SYDNEY - Telstra Corp Ltd announced in Sydney today it would invest US$157 million ($170.33 million) in its Asian joint venture REACH Ltd.
Telstra's joint venture partner, Hong Kong telco PCCW Ltd, will also invest US$157 million in REACH, as part of further operation model improvements in the undersea cable.
Telstra will pay its part by way of a discharge of REACH's liabilities under the capacity prepayment agreement.
Both companies have also committed to fund a half of REACH's committed capital expenditure up to 2022, for about US$106 million each.
Dedicated components of REACH's international cable capacity have been allocated to both telcos and REACH will also manage allocated capacity and provide Telstra and PCCW with outsourced and other services including data and voice.
Both telcos will also each pay REACH an outsourcing fee on a cost-plus mark up basis and satellite services will be purchased at market rates.

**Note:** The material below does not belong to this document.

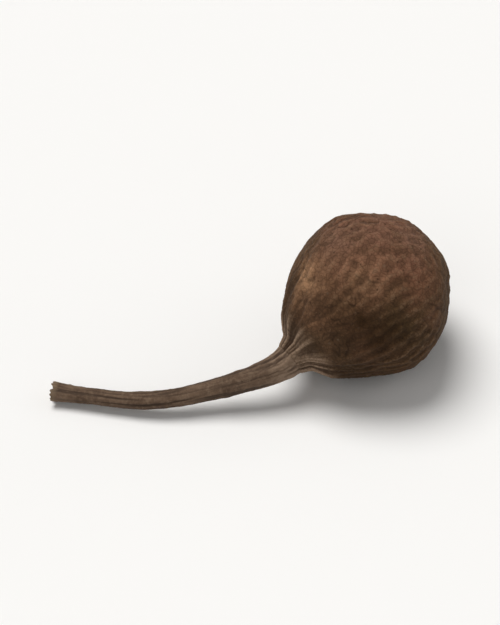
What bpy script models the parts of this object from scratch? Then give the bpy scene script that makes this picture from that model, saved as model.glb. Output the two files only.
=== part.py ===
"""Dried uziza pepper: one berry on its own curved stalk, lying on a flat surface.

The berry is a slightly oval, turned form that narrows into a short neck. It was pressed
on its spike while it ripened, which left soft flats, drying sank a few hollows, and it
rests on one small true flat. The stalk leaves the neck face to face, droops to the
surface and runs on along it in a soft double bend.

Origin: centre of the rest flat. +Z is up, and the stalk runs towards -X.
"""

import math

import bmesh
import bpy
from mathutils import Vector

MM = 0.001

# Driving dimensions, in millimetres
BERRY_DIAMETER = 5.00  # widest part of the oval, before the pressed flats
BERRY_LENGTH = 5.15  # the oval along its axis, without the neck
BERRY_TAPER = 0.085  # share of its width that the oval loses towards the neck
NECK_REACH = 2.88  # from the centre of the berry to the end of the neck
NECK_DIAMETER = 1.02  # at the face where the stalk joins
NECK_SLOPE = 0.72  # how fast the neck widens towards the body
NECK_FILLET = 1.05  # how far the neck's hollow flank runs into the body
REST_DEPTH = 0.20  # how deep the rest flat is cut into the underside
JOINT_GAP = 0.02  # between the neck's end and the stalk's end
STALK_LENGTH = 6.9
STALK_BASE_DIAMETER = 0.95
STALK_MID_DIAMETER = 0.54
STALK_TIP_DIAMETER = 0.64
STALK_BASE_TAPER = 2.0  # length over which the base narrows
STALK_TIP_FLARE = 0.55  # length over which the broken tip widens
STALK_CLEARANCE = 0.01  # lowest point of the stalk above the surface

# The axis of the berry, from its centre to its neck: turned in plan from -X
# towards -Y, and drooping below the horizontal.
AXIS_AZIMUTH = math.radians(36)
AXIS_DROOP = math.radians(18.5)
# The stalk's heading in plan, from -X towards -Y: it soon leaves the berry's own heading
# for its course, and bends back once further on.
STALK_COURSE = math.radians(8)
STALK_EASE = 0.08  # share of its length over which it leaves the berry's heading
STALK_BEND = math.radians(19)
STALK_BEND_SPAN = (0.40, 0.75)  # shares of its length between which it bends back

# Soft pressed flats, as the berry lies: azimuth from +X towards +Y and height in
# degrees, depth and softness in millimetres.
PRESSED_FLATS = (
    (156, 30, 0.26, 0.20),
    (88, 46, 0.15, 0.26),
    (34, 24, 0.12, 0.28),
    (-7, 2, 0.25, 0.18),
    (-80, -34, 0.22, 0.18),
    (108, -16, 0.24, 0.26),
    (-152, 44, 0.12, 0.22),
    (101, -62, 0.12, 0.12),
)
FLAT_SHARE = 0.72  # how much of its bulge a pressed flat loses

# Hollows that drying sank: azimuth and height in degrees, depth and half width
# in millimetres.
SUNK_HOLLOWS = (
    (-84, 24, 0.15, 1.00),
    (62, 4, 0.12, 0.85),
    (-28, -22, 0.10, 0.70),
    (176, -6, 0.09, 0.70),
)

TURN_STEPS = 48  # facets round the berry
BODY_ROWS = 25  # rings of the body
NECK_ROWS = 6  # rings of the neck
STALK_POINTS = 46


def direction(azimuth, height):
    """Unit vector for an azimuth and a height in degrees."""
    a, h = math.radians(azimuth), math.radians(height)
    return Vector((math.cos(h) * math.cos(a), math.cos(h) * math.sin(a), math.sin(h)))


def neck_direction():
    """Unit vector from the berry's centre to its neck."""
    flat = math.cos(AXIS_DROOP)
    return Vector(
        (
            -flat * math.cos(AXIS_AZIMUTH),
            -flat * math.sin(AXIS_AZIMUTH),
            -math.sin(AXIS_DROOP),
        )
    )


def body_radius(z):
    """Radius of the bare oval at height z on the berry's axis."""
    half = BERRY_LENGTH / 2
    low = min(1.0, max(0.0, (-z / half - 0.1) / 0.8))
    narrow = 1 - BERRY_TAPER * low * low * (3 - 2 * low)
    return BERRY_DIAMETER / 2 * narrow * math.sqrt(max(0.0, 1 - (z / half) ** 2))


def smooth_max(a, b, k):
    """The larger of a and b, with a fillet of size k where they meet."""
    h = max(k - abs(a - b), 0.0) / k
    return max(a, b) + h * h * k / 4


def outer_radius(z):
    """Radius of the whole turned form, body and neck, at height z."""
    waist = -0.3 * BERRY_LENGTH / 2  # the neck has no part in the form above this
    if z >= waist:
        return body_radius(z)
    up = max(0.0, z + NECK_REACH)
    neck = NECK_DIAMETER / 2 + NECK_SLOPE * up * up / (up + 0.15)
    fillet = NECK_FILLET * min(1.0, 0.02 + up / 0.6) * min(1.0, (waist - z) / 0.9)
    return smooth_max(body_radius(z), neck, max(fillet, 1e-6))


def profile():
    """Outline of the berry from the apex down the outer side to the neck's end."""
    half = BERRY_LENGTH / 2
    points = [(0.0, half)]
    lowest = -0.84 * half
    stop = math.acos(lowest / half)
    for i in range(1, BODY_ROWS + 1):
        z = half * math.cos(stop * i / BODY_ROWS)
        points.append((outer_radius(z), z))
    for i in range(1, NECK_ROWS + 1):
        z = lowest + (-NECK_REACH - lowest) * i / NECK_ROWS
        points.append((outer_radius(z), z))
    points.append((outer_radius(-NECK_REACH) * 0.5, -NECK_REACH))
    points.append((0.0, -NECK_REACH))
    return points


def shrunk(p):
    """Where a point of the turned form lies once the berry has been pressed and dried.

    p is in millimetres from the berry's centre, as the berry lies.
    """
    along = -p.dot(neck_direction())
    # the neck keeps its turned form, so that the stalk meets a true face
    keep = min(1.0, max(0.0, (along + 2.95) / 0.9))
    keep = keep * keep * (3 - 2 * keep)
    q = p.copy()
    for azimuth, height, depth, soft in PRESSED_FLATS:
        d = direction(azimuth, height)
        over = q.dot(d) - (BERRY_DIAMETER / 2 - depth)
        q -= d * (FLAT_SHARE * (over + math.hypot(over, soft)) / 2)
    out = q.normalized()
    for azimuth, height, depth, width in SUNK_HOLLOWS:
        d = direction(azimuth, height)
        off = out.angle(d) * BERRY_DIAMETER / 2
        q -= d * (depth * math.exp(-((off / width) ** 2)))
    return p.lerp(q, keep)


def material(name, colour, roughness):
    """A Principled material of one colour."""
    m = bpy.data.materials.new(name)
    m.use_nodes = True
    shader = m.node_tree.nodes["Principled BSDF"]
    shader.inputs["Base Color"].default_value = (*colour, 1.0)
    shader.inputs["Roughness"].default_value = roughness
    shader.inputs["Metallic"].default_value = 0.0
    return m


def evaluated_mesh(obj):
    """A new mesh of the object as its modifiers make it."""
    graph = bpy.context.evaluated_depsgraph_get()
    return bpy.data.meshes.new_from_object(obj.evaluated_get(graph))


def make_berry(parts, cutters):
    """Turned oval with a neck, then pressed, sunk, and cut flat where it rests."""
    points = profile()
    outline = bpy.data.meshes.new("berry_outline")
    outline.from_pydata(
        [(r * MM, 0.0, z * MM) for r, z in points],
        [(i, i + 1) for i in range(len(points) - 1)],
        [],
    )
    turned = bpy.data.objects.new("berry_turned", outline)
    parts.objects.link(turned)
    screw = turned.modifiers.new("turn", "SCREW")
    screw.axis = "Z"
    screw.angle = math.tau
    screw.steps = TURN_STEPS
    screw.render_steps = TURN_STEPS
    screw.use_merge_vertices = True
    screw.merge_threshold = 1e-7
    screw.use_normal_calculate = True
    mesh = evaluated_mesh(turned)
    mesh.name = "berry"
    bpy.data.objects.remove(turned)

    # The mesh stays upright, along its own axis; the object lays it down.
    lay = (-neck_direction()).to_track_quat("Z", "Y")
    spin = lay.to_matrix()
    back = spin.inverted()
    shape = bmesh.new()
    shape.from_mesh(mesh)
    bmesh.ops.remove_doubles(shape, verts=shape.verts[:], dist=1e-7)
    for v in shape.verts:
        v.co = back @ shrunk(spin @ (v.co / MM)) * MM
    bmesh.ops.recalc_face_normals(shape, faces=shape.faces[:])
    shape.to_mesh(mesh)
    shape.free()

    # The rest plane, and the centre of the slice that it takes off, which the
    # origin is under.
    laid = [spin @ v.co for v in mesh.vertices]
    rest = min(p.z for p in laid) + REST_DEPTH * MM
    under = [p for p in laid if p.z < rest]
    centre = sum(under, Vector()) / len(under)
    berry = bpy.data.objects.new("berry", mesh)
    parts.objects.link(berry)
    berry.rotation_mode = "QUATERNION"
    berry.rotation_quaternion = lay
    berry.location = (-centre.x, -centre.y, -rest)

    box = bmesh.new()
    bmesh.ops.create_cube(box, size=1.0)
    block = bpy.data.meshes.new("rest_block")
    box.to_mesh(block)
    box.free()
    cutter = bpy.data.objects.new("rest_block", block)
    cutters.objects.link(cutter)
    cutter.scale = (12 * MM, 12 * MM, 2 * MM)
    cutter.location = (0.0, 0.0, -1 * MM)
    cutter.hide_render = True
    cutter.display_type = "WIRE"
    cut = berry.modifiers.new("rest_flat", "BOOLEAN")
    cut.operation = "DIFFERENCE"
    cut.solver = "EXACT"
    cut.object = cutter
    mesh.shade_smooth()
    mesh.set_sharp_from_angle(angle=math.radians(40))
    mesh.materials.append(material("dried_berry_skin", (0.155, 0.085, 0.050), 0.72))
    return berry


def stalk_radius(s):
    """Radius of the stalk at distance s from the neck."""
    base = math.exp(-((s / STALK_BASE_TAPER) ** 1.3))
    tip = math.exp(-(((STALK_LENGTH - s) / STALK_TIP_FLARE) ** 2))
    d = STALK_MID_DIAMETER
    d += (STALK_BASE_DIAMETER - STALK_MID_DIAMETER) * base
    d += (STALK_TIP_DIAMETER - STALK_MID_DIAMETER) * tip
    return d / 2


def stalk_route(start, level):
    """Centre line from the neck: the droop fades out over the length level."""
    fine = 12
    step = STALK_LENGTH / ((STALK_POINTS - 1) * fine)
    p = start.copy()
    points = [p.copy()]
    for i in range((STALK_POINTS - 1) * fine):
        s = (i + 0.5) * step
        f = s / STALK_LENGTH
        turn = STALK_COURSE + (AXIS_AZIMUTH - STALK_COURSE) * math.exp(-f / STALK_EASE)
        bent = (f - STALK_BEND_SPAN[0]) / (STALK_BEND_SPAN[1] - STALK_BEND_SPAN[0])
        bent = min(1.0, max(0.0, bent))
        turn -= STALK_BEND * bent * bent * (3 - 2 * bent)
        droop = AXIS_DROOP * math.exp(-((s / level) ** 1.5))
        p += step * Vector(
            (
                -math.cos(droop) * math.cos(turn),
                -math.cos(droop) * math.sin(turn),
                -math.sin(droop),
            )
        )
        if (i + 1) % fine == 0:
            points.append(p.copy())
    return points


def settled_route(start):
    """The route whose lowest point just clears the surface."""
    step = STALK_LENGTH / (STALK_POINTS - 1)
    short, long = 0.3, 6.0
    for _ in range(50):
        level = (short + long) / 2
        points = stalk_route(start, level)
        lowest = min(p.z - stalk_radius(i * step) for i, p in enumerate(points))
        if lowest > STALK_CLEARANCE:
            short = level
        else:
            long = level
    return points


def make_stalk(parts, berry):
    """A tapering tube along the route, with filled ends."""
    neck = neck_direction()
    start = berry.location / MM + neck * (NECK_REACH + JOINT_GAP)
    points = settled_route(start)
    step = STALK_LENGTH / (STALK_POINTS - 1)
    points[1] = start + neck * step  # it leaves the neck squarely
    data = bpy.data.curves.new("stalk", "CURVE")
    data.dimensions = "3D"
    data.twist_mode = "MINIMUM"
    data.bevel_depth = MM
    data.bevel_resolution = 4
    data.use_fill_caps = True
    spline = data.splines.new("POLY")
    spline.points.add(len(points) - 1)
    for i, p in enumerate(points):
        spline.points[i].co = (*(p * MM), 1.0)
        spline.points[i].radius = stalk_radius(i * step)
    spline.use_smooth = True
    data.materials.append(material("dried_stalk", (0.130, 0.092, 0.062), 0.80))
    stalk = bpy.data.objects.new("stalk", data)
    parts.objects.link(stalk)
    return stalk


def main():
    for old in list(bpy.data.objects):
        bpy.data.objects.remove(old, do_unlink=True)
    parts = bpy.data.collections.new("uziza_pepper")
    cutters = bpy.data.collections.new("uziza_pepper_cutters")
    bpy.context.scene.collection.children.link(parts)
    bpy.context.scene.collection.children.link(cutters)
    berry = make_berry(parts, cutters)
    make_stalk(parts, berry)
    bpy.context.view_layer.update()


main()
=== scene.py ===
import math

import bpy
import numpy as np
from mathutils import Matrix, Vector


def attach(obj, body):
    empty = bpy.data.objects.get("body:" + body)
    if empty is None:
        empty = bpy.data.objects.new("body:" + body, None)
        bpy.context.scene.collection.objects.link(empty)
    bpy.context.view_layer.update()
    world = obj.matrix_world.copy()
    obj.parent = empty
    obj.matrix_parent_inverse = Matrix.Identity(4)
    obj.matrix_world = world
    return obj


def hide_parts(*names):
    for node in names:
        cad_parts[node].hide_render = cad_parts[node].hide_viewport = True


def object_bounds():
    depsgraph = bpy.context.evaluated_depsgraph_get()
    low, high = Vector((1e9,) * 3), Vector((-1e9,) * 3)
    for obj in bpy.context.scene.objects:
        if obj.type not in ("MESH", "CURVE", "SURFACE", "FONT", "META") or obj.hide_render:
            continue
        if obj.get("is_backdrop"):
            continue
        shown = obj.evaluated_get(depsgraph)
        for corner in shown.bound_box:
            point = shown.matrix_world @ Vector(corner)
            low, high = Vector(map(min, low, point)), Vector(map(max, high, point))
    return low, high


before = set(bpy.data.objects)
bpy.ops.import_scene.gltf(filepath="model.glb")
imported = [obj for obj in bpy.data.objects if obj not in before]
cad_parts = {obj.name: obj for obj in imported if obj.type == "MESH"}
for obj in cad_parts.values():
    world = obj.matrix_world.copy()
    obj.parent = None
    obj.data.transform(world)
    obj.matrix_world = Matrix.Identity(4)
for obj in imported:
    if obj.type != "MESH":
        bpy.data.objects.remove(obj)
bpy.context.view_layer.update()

MM = 0.001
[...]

REACH will continue its profitable third party voice and satellite business and Telstra also said it may fund and acquire further required cable capacity for management by REACH, as part of the outsourcing arrangements.
Telstra chief financial officer John Stanhope said today's announcement was a logical conclusion of the telco's quest for improved operational and financial efficiencies in REACH.
"This model is advantageous as it allows the shareholders to own and use allocated capacity in a cost effective manner through REACH exploiting economies of scale," he said.
"It incents the shareholders to maximise the economies of scale through outsourcing services to REACH."
Mr Stanhope said the joint venture had further scope to reduce the shareholder outsourcing fees by continuing to actively and profitably sell voice and satellite services to third party customers.
"By outsourcing the management of capacity to REACH, the shareholders have created a model that could be replicated in the industry," he said.